Registered: 06/01/00
Posts: 3219
Loc: Derry, NH
Hi Ed,

Boy what an assignment. The written description of the Shaolin 5/8 was said to be created by Bai Yufeng of the Shaolin School in the mid 17th century. Qin Qingfeng who wrote the article began practice at age 10, and today is the only person who knows the full aspect of the form.

What I find is the written documentation, with all its detail is very hard to follow.

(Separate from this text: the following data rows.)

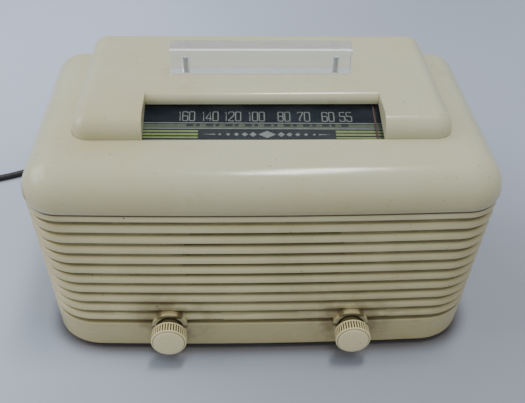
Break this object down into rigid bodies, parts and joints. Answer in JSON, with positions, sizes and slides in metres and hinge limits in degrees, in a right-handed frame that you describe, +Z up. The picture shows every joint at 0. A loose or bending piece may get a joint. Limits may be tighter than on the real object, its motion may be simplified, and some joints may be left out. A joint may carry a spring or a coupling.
{
  "type": "valve table radio",
  "caption": "Ivory mains valve table radio with a ribbed two-piece moulded cabinet, sloping slide-rule dial, clear block handle, volume and tuning knobs and a mains cord with plug.",
  "frame": {"origin": "on the standing surface, at the middle of the radio's width and depth, knobs included and cord left out", "axes": "+X to the right seen from the front, +Y towards the back, +Z up"},
  "size_m": [0.5028, 0.2768, 0.1929],
  "materials": {
    "ivory_plastic": "aged semi-gloss moulding, grime in the grooves",
    "knob_plastic": "yellowed gloss with dark slots",
    "clear_acrylic": "polished clear acrylic",
    "lens_plastic": "clear sheet, light scratches",
    "dial_print": "screen print, semi-gloss",
    "pointer_paint": "satin paint",
    "plated_steel": "dull plated sheet",
    "screw_steel": "zinc, tarnished",
    "shaft_steel": "turned steel",
    "foot_rubber": "matt",
    "back_board": "pressed fibreboard",
    "baffle_board": "plain board",
    "grille_fabric": "woven cloth",
    "dial_cord": "waxed cord",
    "brass_parts": "plain",
    "tube_glass": "clear",
    "tube_metal": "blackened plates",
    "black_phenolic": "moulded",
    "can_aluminium": "drawn can",
    "coil_former": "waxed paper and wire",
    "core_iron": "lacquered iron",
    "copper_winding": "enamelled wire",
    "cone_paper": "pressed paper",
    "cord_rubber": "smooth rubber",
    "plug_rubber": "moulded rubber"
  },
  "bodies": {
    "cabinet": {"lower_cabinet": "ivory_plastic", "top_cover": "ivory_plastic", "rubber_feet": "foot_rubber", "back_panel": "back_board", "back_panel_screws": "screw_steel", "handle": "clear_acrylic", "handle_screws": "screw_steel", "dial_lens": "lens_plastic", "cabinet_screws": "screw_steel", "dial_plate": "dial_print", "dial_bracket": "plated_steel", "pulley_studs": "screw_steel", "dial_string": "dial_cord", "lamp_socket": "brass_parts", "dial_lamp": "tube_glass", "chassis": "plated_steel", "tube_sockets": "black_phenolic", "tube_bases": "black_phenolic", "converter_tube": "tube_glass", "if_amplifier_tube": "tube_glass", "detector_tube": "tube_glass", "output_tube": "tube_glass", "rectifier_tube": "tube_glass", "tube_plates": "tube_metal", "input_if_transformer": "can_aluminium", "output_if_transformer": "can_aluminium", "filter_capacitor": "can_aluminium", "oscillator_coil": "coil_former", "output_transformer_core": "core_iron", "output_transformer_coil": "copper_winding", "speaker_baffle": "baffle_board", "grille_cloth": "grille_fabric", "speaker_basket": "plated_steel", "speaker_screws": "screw_steel", "speaker_magnet": "core_iron", "volume_control": "plated_steel", "tuning_bushing": "brass_parts", "control_nuts": "screw_steel", "gang_frame": "plated_steel", "gang_bracket": "plated_steel", "gang_stator": "can_aluminium", "loop_antenna": "copper_winding", "cord_strain_relief": "cord_rubber", "power_cord_run": "cord_rubber", "power_cord_coil": "cord_rubber", "power_cord_tail": "cord_rubber", "power_plug": "plug_rubber", "plug_blades": "brass_parts"},
    "volume_spindle": {"volume_knob": "knob_plastic", "volume_shaft": "shaft_steel"},
    "tuning_spindle": {"tuning_knob": "knob_plastic", "tuning_shaft": "shaft_steel"},
    "gang_drive": {"gang_rotor": "can_aluminium", "gang_shaft": "shaft_steel", "tuning_drum": "can_aluminium"},
    "pointer_carriage": {"dial_pointer": "pointer_paint"},
    "left_idler": {"left_pulley": "brass_parts"},
    "right_idler": {"right_pulley": "brass_parts"},
    "moving_cone": {"speaker_cone": "cone_paper", "voice_coil": "copper_winding"}
  },
  "joints": [
    {"name": "volume_turn", "type": "hinge", "parent": "cabinet", "child": "volume_spindle", "pos_m": [-0.0665, -0.0945, 0.0274], "axis": [0, 1, 0], "range_deg": [0, 300]},
    {"name": "gang_turn", "type": "hinge", "parent": "cabinet", "child": "gang_drive", "pos_m": [0.104, 0.006, 0.0895], "axis": [0, -1, 0], "range_deg": [0, 180]},
    {"name": "tuning_turn", "type": "hinge", "parent": "cabinet", "child": "tuning_spindle", "pos_m": [0.0635, -0.0945, 0.0274], "axis": [0, -1, 0], "range_deg": [0, 2012]},
    {"name": "pointer_slide", "type": "slide", "parent": "cabinet", "child": "pointer_carriage", "axis": [-1, 0, 0], "range_m": [0, 0.1362]},
    {"name": "left_pulley_turn", "type": "hinge", "parent": "cabinet", "child": "left_idler", "pos_m": [-0.091, 0.006, 0.15], "axis": [0, -1, 0], "range_deg": [0, 1444]},
    {"name": "right_pulley_turn", "type": "hinge", "parent": "cabinet", "child": "right_idler", "pos_m": [0.091, 0.006, 0.15], "axis": [0, -1, 0], "range_deg": [0, 1444]},
    {"name": "cone_travel", "type": "slide", "parent": "cabinet", "child": "moving_cone", "axis": [0, 1, 0], "range_m": [-0.0008, 0.0008], "stiffness_N_per_m": 1500}
  ],
  "couplings": [
    {"joint": "tuning_turn", "follows": "gang_turn", "ratio": 11.174},
    {"joint": "pointer_slide", "follows": "gang_turn", "m_per_rad": 0.0433},
    {"joint": "left_pulley_turn", "follows": "gang_turn", "ratio": 8.0185},
    {"joint": "right_pulley_turn", "follows": "gang_turn", "ratio": 8.0185}
  ]
}
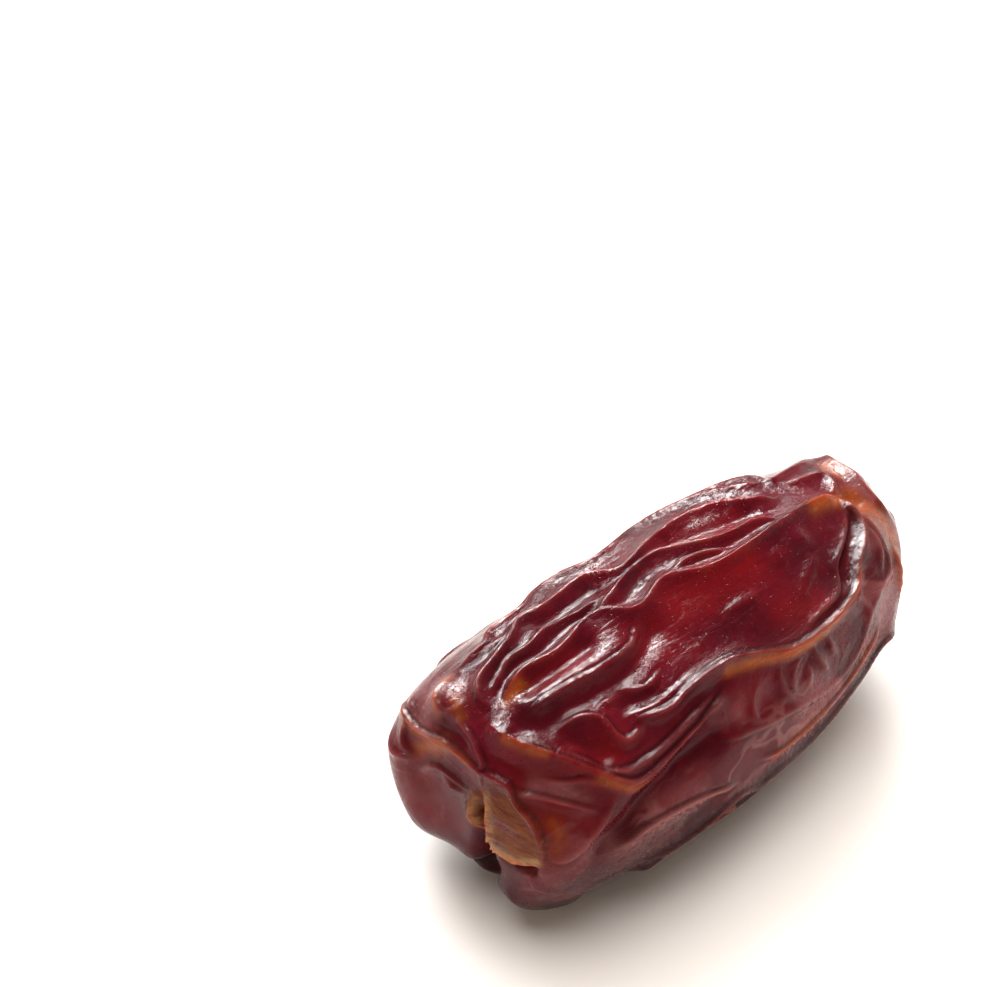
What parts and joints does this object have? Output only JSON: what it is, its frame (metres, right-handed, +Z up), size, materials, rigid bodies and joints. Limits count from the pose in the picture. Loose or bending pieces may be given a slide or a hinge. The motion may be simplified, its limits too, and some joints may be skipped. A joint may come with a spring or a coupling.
{
  "type": "date fruit",
  "caption": "Large soft date lying on its side, dark red-brown skin in long folds and ridges, torn tan scar at the stem end, resting on a small flat spot",
  "frame": {"origin": "on the floor, under the middle of the fruit's length and width", "axes": "+X along the fruit from the stem end to the tip, +Z up, the fruit lying on its side"},
  "size_m": [0.0474, 0.023, 0.0215],
  "materials": {
    "skin": "glossy"
  },
  "bodies": {
    "root": {"date_fruit": "skin"}
  },
  "joints": []
}
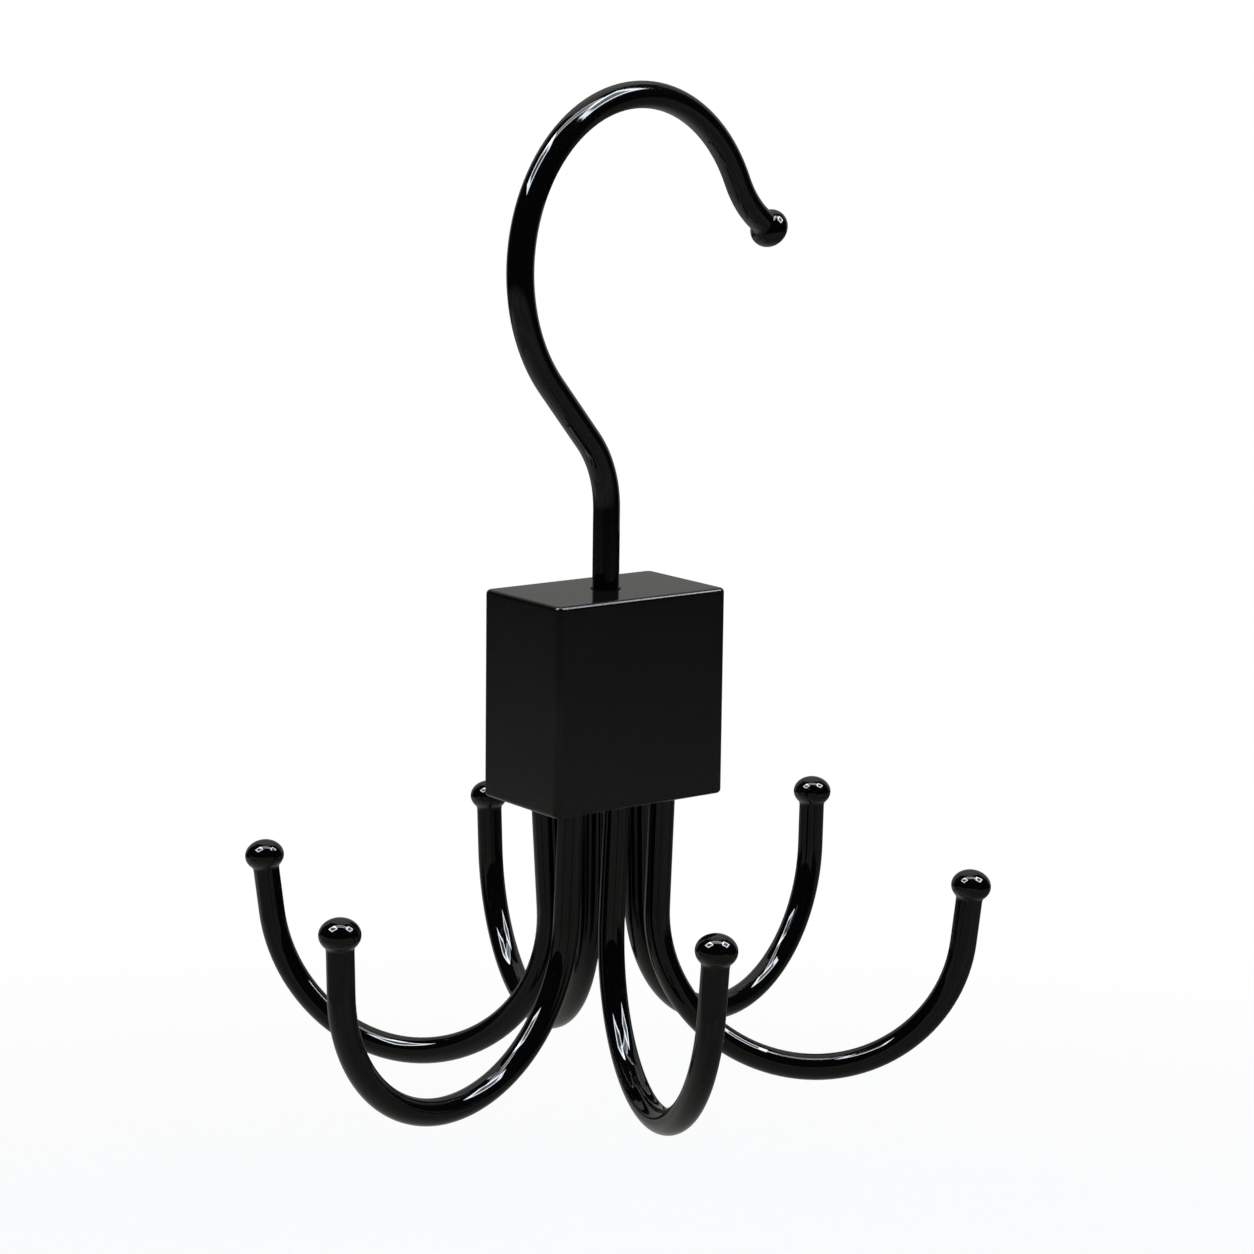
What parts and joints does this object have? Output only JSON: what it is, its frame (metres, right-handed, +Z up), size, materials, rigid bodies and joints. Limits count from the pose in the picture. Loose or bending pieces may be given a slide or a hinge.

So I turned to my vcd's and about 40 minutes into the instruction that section appears.

Performer 046/047

1. Steps forward with a right rising hook punch
2. then the right hand circles down and counter clockwise in a horizontal high hook punch
3. Then the right hand turns over and slices to the left side in a left hammer fist.
4. Then ther right hand turns over and slices to the right side with a right hammer fist as the left hand rises overhead.

Yep, fast as they are, they're just hammerfist strikes to both sides.

They didn't show applications on the movie for it, but I think you can figure out how they'd be used.

My assumption is as extensive as the written documentation is, there are sections missing for some reason.

For the rest well when you next visit you can watch the entire 2 hours and figure it out yourself <GRIN>.

Interesting isn't it?

BTW when I've learned forms this length it took about 1 year a formm, one 1/2 hour class a week, and of course a lot of practice.